§ Set task: In the entries that follow, the first line to write out is the one containing "Write part 2", and the last is the one containing "return deck_top - riser * k". Reproduce that stretch exactly, with nothing before or after it.

§ Dataset items:

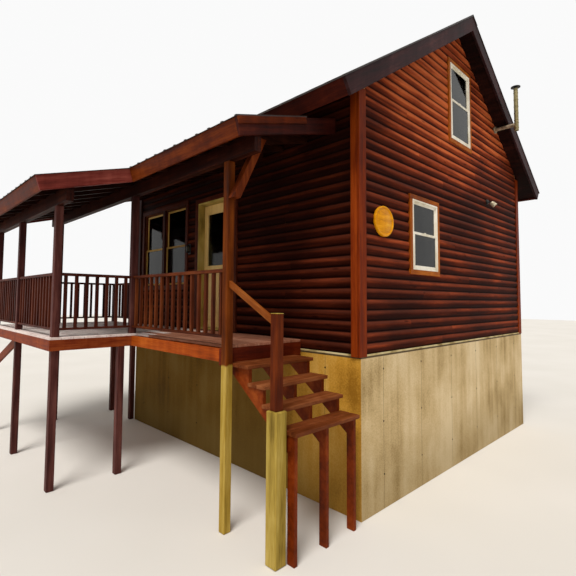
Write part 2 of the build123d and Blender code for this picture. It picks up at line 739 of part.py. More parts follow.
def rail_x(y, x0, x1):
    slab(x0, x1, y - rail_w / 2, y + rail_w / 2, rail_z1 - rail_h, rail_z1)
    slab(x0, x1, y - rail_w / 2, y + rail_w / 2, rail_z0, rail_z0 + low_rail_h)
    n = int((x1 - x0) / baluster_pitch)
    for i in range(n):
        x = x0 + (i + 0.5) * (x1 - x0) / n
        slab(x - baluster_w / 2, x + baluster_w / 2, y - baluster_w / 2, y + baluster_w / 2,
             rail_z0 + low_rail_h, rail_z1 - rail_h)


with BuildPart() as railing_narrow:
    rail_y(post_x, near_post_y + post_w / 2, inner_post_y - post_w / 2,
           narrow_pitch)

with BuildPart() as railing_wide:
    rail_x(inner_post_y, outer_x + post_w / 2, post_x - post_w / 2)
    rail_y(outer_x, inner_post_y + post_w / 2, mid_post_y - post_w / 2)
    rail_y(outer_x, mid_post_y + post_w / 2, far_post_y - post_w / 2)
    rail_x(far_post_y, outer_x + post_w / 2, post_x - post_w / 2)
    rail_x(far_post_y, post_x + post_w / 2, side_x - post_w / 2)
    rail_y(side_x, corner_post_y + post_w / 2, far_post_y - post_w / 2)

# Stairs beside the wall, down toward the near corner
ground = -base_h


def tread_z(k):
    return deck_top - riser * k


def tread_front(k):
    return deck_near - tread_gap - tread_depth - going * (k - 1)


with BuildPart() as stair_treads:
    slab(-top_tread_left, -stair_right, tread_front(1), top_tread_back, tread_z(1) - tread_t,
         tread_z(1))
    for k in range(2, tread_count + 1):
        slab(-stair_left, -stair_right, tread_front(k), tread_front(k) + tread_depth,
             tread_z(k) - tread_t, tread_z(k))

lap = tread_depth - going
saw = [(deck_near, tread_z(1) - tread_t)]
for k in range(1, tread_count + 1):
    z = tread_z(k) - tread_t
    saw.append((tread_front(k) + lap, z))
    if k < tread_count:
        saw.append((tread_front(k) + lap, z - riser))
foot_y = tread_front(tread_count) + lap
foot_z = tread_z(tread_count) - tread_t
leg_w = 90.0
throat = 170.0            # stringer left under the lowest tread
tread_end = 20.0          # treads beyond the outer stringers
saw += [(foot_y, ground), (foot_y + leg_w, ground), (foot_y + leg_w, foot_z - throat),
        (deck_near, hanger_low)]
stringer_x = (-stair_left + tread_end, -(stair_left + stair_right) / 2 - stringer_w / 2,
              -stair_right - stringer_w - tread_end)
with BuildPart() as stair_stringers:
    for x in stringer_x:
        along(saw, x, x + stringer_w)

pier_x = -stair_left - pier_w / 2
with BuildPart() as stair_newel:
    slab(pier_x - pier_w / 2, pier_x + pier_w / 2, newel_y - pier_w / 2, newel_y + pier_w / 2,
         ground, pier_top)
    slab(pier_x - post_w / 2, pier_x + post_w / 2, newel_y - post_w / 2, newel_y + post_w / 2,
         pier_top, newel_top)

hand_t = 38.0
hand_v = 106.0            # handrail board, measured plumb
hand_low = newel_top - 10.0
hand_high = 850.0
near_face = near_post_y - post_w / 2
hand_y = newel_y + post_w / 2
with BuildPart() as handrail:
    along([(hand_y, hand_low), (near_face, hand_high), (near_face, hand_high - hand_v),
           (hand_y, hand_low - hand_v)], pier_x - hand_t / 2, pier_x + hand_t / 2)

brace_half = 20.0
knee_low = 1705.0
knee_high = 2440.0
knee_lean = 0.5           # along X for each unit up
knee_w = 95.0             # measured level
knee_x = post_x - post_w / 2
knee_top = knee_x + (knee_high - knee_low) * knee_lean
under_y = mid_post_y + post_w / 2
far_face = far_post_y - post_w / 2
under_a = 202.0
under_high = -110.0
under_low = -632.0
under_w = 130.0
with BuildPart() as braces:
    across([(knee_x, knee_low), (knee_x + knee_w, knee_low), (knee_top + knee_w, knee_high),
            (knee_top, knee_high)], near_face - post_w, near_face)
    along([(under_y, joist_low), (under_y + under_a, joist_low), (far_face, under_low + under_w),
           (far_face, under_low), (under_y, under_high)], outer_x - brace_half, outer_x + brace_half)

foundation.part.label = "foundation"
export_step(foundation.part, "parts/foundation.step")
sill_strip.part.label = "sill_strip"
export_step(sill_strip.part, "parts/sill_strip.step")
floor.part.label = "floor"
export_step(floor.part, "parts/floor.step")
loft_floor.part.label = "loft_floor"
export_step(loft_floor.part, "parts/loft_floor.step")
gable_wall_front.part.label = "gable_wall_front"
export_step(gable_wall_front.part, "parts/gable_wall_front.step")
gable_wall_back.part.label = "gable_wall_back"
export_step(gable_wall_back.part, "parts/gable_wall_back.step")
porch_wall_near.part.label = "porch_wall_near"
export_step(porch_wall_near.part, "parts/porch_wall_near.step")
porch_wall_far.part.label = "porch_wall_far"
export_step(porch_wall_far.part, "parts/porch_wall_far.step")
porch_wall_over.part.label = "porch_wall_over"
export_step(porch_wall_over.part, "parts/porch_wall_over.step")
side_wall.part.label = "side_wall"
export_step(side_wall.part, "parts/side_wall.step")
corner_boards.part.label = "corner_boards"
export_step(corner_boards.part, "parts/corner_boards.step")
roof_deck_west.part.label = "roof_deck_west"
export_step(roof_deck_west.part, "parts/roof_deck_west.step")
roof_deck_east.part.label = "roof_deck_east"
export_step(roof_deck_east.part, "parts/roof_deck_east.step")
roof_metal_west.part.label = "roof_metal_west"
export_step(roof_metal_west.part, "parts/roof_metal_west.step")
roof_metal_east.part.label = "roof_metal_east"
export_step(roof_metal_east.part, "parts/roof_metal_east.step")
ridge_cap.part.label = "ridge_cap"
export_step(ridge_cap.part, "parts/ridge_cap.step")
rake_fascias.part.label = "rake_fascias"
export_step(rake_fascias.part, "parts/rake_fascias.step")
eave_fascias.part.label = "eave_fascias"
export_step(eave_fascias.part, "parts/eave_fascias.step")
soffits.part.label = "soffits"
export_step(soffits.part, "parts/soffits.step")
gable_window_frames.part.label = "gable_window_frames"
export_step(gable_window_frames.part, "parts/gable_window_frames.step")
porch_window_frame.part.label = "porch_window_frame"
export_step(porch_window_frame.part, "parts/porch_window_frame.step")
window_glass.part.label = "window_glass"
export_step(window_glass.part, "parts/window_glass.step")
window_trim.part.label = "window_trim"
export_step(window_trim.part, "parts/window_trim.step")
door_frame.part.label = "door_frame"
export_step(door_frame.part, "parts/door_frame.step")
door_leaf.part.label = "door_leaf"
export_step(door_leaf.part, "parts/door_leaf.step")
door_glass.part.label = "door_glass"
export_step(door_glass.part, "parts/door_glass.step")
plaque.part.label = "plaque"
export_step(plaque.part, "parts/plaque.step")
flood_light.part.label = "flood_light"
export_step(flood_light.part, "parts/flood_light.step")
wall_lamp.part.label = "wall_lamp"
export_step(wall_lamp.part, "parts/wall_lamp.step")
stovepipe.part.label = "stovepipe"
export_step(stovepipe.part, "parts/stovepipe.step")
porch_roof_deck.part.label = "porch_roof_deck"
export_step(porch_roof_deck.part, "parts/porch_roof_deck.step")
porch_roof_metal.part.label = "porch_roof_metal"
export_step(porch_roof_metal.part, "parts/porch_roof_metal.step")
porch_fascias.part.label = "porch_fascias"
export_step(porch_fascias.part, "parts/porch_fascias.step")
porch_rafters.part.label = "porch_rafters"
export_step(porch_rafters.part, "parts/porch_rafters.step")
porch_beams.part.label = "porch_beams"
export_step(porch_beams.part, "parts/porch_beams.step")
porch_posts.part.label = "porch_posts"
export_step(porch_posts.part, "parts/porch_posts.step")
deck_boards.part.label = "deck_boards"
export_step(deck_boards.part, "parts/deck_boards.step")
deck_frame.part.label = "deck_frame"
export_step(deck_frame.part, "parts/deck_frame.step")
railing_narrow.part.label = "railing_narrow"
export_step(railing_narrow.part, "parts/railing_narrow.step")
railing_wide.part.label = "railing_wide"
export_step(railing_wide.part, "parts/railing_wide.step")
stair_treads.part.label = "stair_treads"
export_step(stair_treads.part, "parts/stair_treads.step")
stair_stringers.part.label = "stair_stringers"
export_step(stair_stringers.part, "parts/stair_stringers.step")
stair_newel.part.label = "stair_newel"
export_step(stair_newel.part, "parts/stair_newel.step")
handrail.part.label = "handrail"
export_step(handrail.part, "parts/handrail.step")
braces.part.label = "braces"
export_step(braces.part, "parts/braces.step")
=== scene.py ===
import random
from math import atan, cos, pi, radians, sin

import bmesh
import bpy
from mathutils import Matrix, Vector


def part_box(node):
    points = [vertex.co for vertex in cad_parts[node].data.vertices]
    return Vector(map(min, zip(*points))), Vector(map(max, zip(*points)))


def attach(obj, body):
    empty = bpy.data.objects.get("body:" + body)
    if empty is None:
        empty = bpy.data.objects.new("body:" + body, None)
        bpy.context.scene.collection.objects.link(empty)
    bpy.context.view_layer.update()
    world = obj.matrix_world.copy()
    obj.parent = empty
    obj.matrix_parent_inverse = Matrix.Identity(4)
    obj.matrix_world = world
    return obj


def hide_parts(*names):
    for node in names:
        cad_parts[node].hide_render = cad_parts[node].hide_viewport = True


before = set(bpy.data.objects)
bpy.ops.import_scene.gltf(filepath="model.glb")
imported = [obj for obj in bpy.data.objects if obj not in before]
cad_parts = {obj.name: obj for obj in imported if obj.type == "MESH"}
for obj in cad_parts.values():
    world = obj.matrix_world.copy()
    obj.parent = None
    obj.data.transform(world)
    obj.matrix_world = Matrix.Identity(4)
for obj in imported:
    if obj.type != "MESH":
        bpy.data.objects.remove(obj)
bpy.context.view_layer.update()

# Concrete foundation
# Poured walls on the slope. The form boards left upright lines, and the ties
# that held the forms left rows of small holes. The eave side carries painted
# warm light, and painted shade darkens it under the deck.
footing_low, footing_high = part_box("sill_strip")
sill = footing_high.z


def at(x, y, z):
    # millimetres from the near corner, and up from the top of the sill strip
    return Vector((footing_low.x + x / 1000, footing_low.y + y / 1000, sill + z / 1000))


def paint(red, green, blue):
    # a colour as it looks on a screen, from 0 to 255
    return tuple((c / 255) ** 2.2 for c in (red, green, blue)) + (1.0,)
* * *
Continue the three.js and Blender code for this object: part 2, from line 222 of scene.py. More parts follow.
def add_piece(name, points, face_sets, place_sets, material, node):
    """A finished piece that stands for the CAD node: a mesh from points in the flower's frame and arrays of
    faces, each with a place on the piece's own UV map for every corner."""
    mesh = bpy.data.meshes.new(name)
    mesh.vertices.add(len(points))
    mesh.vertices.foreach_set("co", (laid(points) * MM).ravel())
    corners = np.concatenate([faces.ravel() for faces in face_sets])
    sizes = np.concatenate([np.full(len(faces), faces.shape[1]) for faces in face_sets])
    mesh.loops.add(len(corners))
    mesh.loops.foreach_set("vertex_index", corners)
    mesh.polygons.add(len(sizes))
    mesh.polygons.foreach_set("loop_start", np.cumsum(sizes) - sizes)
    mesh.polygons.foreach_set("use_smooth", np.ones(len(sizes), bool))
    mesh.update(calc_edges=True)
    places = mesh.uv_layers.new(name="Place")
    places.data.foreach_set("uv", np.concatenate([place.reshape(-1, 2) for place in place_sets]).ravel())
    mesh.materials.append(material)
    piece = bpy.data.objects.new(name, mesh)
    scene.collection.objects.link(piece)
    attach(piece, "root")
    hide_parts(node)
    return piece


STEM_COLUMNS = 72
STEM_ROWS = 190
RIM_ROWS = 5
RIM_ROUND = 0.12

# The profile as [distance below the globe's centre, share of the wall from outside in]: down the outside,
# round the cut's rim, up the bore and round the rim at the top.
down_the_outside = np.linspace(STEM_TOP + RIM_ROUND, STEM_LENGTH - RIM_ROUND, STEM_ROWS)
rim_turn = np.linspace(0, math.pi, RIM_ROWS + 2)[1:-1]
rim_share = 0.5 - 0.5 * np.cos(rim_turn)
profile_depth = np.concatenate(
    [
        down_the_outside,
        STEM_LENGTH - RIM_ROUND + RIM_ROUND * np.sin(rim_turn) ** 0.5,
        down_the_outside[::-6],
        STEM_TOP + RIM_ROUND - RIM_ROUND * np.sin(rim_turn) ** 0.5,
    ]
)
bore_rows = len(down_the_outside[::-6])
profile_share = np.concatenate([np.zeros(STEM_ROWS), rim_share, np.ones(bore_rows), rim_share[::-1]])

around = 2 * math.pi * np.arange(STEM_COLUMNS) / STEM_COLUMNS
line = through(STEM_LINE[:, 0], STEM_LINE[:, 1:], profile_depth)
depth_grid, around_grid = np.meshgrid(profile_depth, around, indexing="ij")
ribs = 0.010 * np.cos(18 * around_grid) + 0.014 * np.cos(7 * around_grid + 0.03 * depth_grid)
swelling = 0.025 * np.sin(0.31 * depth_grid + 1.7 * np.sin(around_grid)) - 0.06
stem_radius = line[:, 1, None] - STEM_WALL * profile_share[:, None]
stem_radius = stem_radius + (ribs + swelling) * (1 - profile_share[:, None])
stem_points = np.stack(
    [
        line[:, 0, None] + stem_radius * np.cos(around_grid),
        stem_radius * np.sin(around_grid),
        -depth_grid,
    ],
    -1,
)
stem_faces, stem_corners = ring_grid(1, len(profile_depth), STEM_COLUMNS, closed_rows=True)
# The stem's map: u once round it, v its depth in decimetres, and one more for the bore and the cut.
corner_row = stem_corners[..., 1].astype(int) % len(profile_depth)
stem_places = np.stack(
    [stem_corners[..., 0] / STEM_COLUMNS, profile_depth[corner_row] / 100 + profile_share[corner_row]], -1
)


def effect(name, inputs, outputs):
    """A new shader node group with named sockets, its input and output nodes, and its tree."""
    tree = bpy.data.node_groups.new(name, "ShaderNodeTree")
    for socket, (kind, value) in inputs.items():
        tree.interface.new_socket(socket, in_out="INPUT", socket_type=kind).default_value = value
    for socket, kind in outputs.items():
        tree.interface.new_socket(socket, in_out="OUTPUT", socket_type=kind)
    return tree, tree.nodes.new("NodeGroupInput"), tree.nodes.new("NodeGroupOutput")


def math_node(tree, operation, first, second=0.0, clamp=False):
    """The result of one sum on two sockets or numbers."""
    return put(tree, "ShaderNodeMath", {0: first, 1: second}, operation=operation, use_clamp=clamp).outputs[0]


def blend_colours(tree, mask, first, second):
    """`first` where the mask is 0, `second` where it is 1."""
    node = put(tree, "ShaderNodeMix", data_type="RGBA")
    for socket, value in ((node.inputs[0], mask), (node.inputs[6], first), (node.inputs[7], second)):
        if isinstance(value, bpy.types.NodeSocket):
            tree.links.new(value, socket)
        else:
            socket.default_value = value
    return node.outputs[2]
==
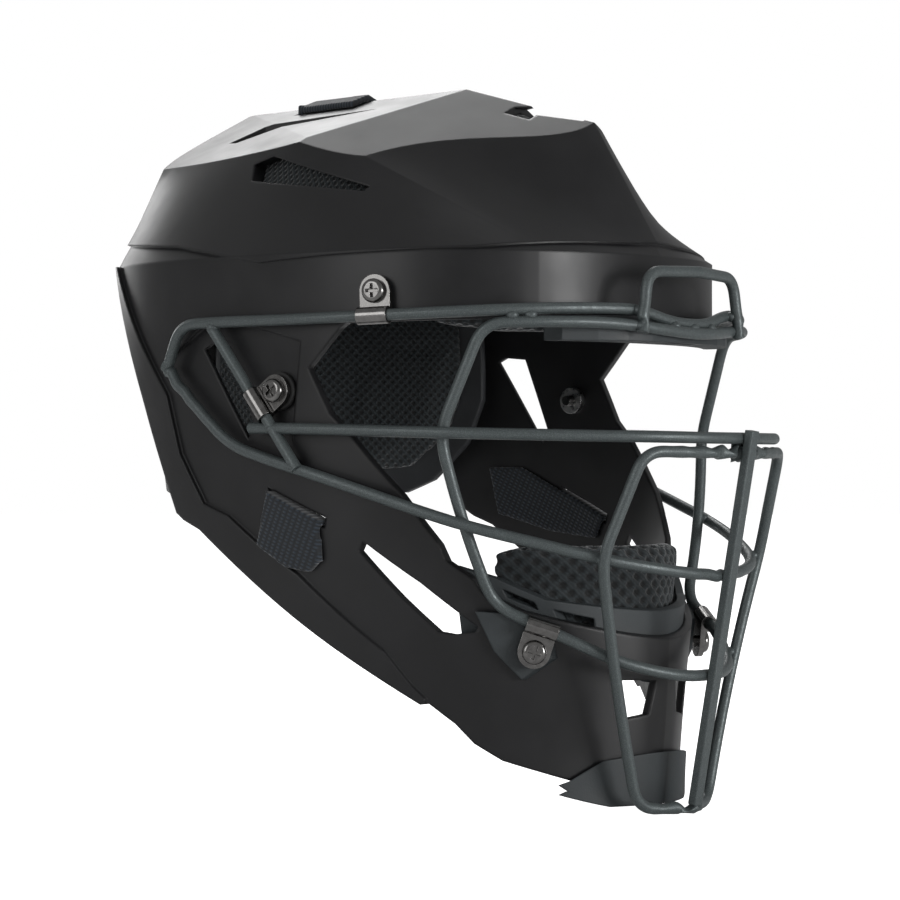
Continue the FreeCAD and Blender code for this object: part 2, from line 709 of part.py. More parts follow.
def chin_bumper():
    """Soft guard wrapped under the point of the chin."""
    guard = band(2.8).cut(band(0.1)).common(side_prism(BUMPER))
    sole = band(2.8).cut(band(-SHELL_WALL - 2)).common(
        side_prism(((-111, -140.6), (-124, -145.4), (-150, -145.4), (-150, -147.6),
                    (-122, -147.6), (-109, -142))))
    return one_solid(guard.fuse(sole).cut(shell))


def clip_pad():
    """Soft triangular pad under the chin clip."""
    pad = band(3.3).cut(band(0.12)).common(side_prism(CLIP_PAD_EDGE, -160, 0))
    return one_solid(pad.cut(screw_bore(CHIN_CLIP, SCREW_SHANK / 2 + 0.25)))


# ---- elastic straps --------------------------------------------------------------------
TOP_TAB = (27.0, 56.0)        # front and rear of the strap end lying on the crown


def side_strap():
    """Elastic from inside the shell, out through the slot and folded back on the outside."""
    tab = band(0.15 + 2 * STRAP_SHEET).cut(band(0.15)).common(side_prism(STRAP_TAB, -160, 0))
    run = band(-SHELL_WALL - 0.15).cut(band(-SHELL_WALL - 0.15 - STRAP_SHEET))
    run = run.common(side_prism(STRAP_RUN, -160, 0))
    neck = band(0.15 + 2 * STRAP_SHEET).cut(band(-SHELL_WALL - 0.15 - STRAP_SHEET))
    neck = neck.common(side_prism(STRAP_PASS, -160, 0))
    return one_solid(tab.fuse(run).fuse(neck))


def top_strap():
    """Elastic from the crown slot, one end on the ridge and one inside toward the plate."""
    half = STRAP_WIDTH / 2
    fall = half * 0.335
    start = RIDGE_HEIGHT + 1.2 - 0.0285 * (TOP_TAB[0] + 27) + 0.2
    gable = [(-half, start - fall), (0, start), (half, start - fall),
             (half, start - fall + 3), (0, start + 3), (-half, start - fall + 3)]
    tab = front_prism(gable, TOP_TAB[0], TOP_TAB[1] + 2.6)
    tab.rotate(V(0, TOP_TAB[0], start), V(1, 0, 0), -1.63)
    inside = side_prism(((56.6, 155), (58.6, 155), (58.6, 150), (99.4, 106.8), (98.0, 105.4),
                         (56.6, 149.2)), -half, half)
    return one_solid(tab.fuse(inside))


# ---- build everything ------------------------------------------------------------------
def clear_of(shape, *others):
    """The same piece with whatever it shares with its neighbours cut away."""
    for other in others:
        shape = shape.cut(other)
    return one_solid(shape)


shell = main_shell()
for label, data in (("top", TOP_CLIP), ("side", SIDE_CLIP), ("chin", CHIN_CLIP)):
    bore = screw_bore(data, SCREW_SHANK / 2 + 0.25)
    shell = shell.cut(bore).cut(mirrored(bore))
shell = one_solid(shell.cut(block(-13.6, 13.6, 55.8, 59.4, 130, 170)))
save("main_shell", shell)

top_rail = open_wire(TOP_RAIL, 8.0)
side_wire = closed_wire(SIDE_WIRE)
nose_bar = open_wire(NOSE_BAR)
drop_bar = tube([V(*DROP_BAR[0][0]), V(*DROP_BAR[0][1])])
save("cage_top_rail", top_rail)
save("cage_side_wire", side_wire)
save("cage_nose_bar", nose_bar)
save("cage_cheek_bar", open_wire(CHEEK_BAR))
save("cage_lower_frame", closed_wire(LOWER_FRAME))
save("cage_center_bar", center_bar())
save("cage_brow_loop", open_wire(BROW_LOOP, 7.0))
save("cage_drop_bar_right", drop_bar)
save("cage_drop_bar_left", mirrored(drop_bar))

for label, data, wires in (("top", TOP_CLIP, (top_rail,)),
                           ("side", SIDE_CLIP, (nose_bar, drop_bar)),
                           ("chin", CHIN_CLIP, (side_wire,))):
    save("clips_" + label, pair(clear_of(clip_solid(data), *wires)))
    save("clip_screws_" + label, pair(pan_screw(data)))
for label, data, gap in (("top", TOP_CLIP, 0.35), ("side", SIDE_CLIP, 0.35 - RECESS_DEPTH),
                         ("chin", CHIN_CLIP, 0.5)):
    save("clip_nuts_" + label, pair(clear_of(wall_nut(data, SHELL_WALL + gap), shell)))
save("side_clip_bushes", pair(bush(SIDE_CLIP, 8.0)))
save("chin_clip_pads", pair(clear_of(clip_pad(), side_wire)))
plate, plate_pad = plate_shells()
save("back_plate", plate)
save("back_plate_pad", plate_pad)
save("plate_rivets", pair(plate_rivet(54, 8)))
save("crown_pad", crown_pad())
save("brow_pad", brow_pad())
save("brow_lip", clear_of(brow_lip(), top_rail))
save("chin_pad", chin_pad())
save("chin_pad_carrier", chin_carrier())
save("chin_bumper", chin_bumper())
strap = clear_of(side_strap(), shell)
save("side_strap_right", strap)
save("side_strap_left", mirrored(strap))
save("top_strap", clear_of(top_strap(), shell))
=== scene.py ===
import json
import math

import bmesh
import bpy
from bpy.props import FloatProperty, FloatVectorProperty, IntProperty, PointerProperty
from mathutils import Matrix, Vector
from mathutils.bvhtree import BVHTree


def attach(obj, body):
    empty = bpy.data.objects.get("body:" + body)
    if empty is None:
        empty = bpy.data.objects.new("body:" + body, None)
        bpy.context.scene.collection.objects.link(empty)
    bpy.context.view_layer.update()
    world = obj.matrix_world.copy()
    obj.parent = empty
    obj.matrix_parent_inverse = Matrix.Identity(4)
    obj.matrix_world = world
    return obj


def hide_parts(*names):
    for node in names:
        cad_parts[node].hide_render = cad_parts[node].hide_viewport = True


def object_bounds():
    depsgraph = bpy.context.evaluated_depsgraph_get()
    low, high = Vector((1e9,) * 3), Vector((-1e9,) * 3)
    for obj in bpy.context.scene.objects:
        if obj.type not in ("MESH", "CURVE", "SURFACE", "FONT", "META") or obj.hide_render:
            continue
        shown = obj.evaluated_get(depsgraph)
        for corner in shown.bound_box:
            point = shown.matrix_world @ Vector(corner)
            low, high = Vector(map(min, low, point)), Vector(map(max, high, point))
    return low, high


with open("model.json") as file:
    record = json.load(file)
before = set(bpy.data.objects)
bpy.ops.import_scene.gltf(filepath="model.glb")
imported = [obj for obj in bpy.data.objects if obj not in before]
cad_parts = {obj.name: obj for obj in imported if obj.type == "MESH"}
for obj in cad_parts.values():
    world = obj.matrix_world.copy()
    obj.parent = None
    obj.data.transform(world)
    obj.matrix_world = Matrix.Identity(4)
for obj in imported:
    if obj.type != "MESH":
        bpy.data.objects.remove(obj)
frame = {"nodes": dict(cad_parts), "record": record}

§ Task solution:
Write part 2 of the build123d and Blender code for this picture. It picks up at line 739 of part.py. More parts follow.
def rail_x(y, x0, x1):
    slab(x0, x1, y - rail_w / 2, y + rail_w / 2, rail_z1 - rail_h, rail_z1)
    slab(x0, x1, y - rail_w / 2, y + rail_w / 2, rail_z0, rail_z0 + low_rail_h)
    n = int((x1 - x0) / baluster_pitch)
    for i in range(n):
        x = x0 + (i + 0.5) * (x1 - x0) / n
        slab(x - baluster_w / 2, x + baluster_w / 2, y - baluster_w / 2, y + baluster_w / 2,
             rail_z0 + low_rail_h, rail_z1 - rail_h)


with BuildPart() as railing_narrow:
    rail_y(post_x, near_post_y + post_w / 2, inner_post_y - post_w / 2,
           narrow_pitch)

with BuildPart() as railing_wide:
    rail_x(inner_post_y, outer_x + post_w / 2, post_x - post_w / 2)
    rail_y(outer_x, inner_post_y + post_w / 2, mid_post_y - post_w / 2)
    rail_y(outer_x, mid_post_y + post_w / 2, far_post_y - post_w / 2)
    rail_x(far_post_y, outer_x + post_w / 2, post_x - post_w / 2)
    rail_x(far_post_y, post_x + post_w / 2, side_x - post_w / 2)
    rail_y(side_x, corner_post_y + post_w / 2, far_post_y - post_w / 2)

# Stairs beside the wall, down toward the near corner
ground = -base_h


def tread_z(k):
    return deck_top - riser * k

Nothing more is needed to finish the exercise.